Susete, não estamos a discutir, estamos apenas a opinar sobre educação de crianças e como te digo com imensa pena minha, não por impossibilidade, mas porque não encontrei alguém que eu entendesse merecer ser pai de um filho meu, acabei não educando nenhuma, apenas participando na educação de alguns, como madrinha e depois como professora. E continuo dizendo que o conjunto de tudo em dose q.b não faz com que se perca a capacidade de sonhar, muito pelo contrário. Eu própria que fui educada, por duas pessoas completamente diferentes no que se refere a padrões de educação, um austero e o outro sonhador fizeram de mim esta amalga, para quem há duas coisas na vida imprescindiveis, AMOR e NATUREZA, há um exercicio que tenho que fazer diáriamente, CONTEMPLAR A NATUREZA e SONHAR .Há quem prefira fazer palavras cruzadas!

Alan Romero disse...

Xica,
Folgo em saber que, apesar de algum ruído à tua volta, mesmo assim deu para apreciar o concerto.
Falei hoje com a Luanda pelo msn e não pude deixar de falar no teu comentário. Ela manda beijinhos para ti. Disse-me que lá no palco tudo foi uma festa. Havia gente cantando junto e isso passou uma energia boa para eles.

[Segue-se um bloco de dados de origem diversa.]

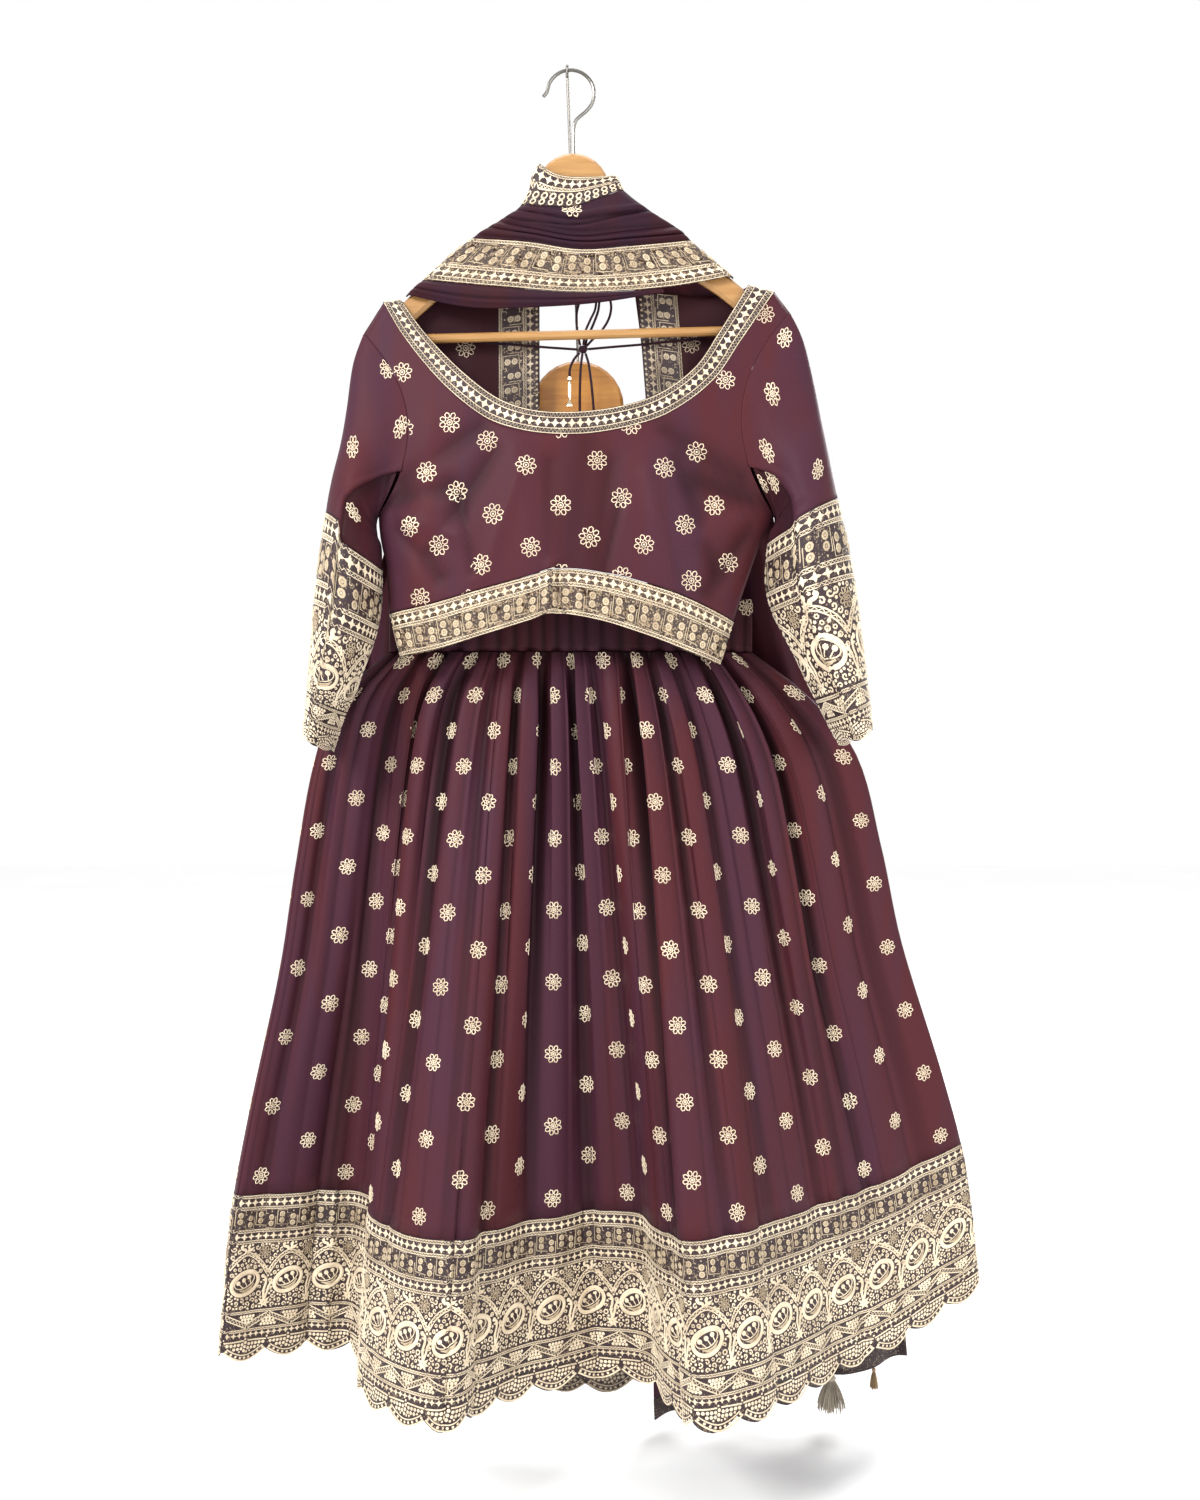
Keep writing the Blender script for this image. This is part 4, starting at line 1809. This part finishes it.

Ainda bem.
Fiquei a imaginar a cena do concerto na praça. Adoro Beja!
Abs

XICA disse...

Alan, não há regras sem excepções e felizmente, naquele recinto as excepções foram muitas, deu para perceber que efectivamente junto ao palco estava um grupo dinâmico, que conseguiu acompanhar, pelo menos as músicas mais conhecidas; e no próprio recinto em geral também havia muito quem soubesse apreciar o tipo de música da banda, eu é que sou muito exigente, e gostaria de não ver cenas do tipo da que descrevi. Alan em relação ao ALENTEJO, não sei se para alem de Beja também conheces uma outra cidade que dista desta cerca de 30 KM, se não conheces, aproveita em Junho, pelo MERCADO CULTURAL, conhecê-la, ver e ouvir Gilberto Gil, em grande.
Um abraço também para a Luanda e toda a banda, "portaram-se muito bem".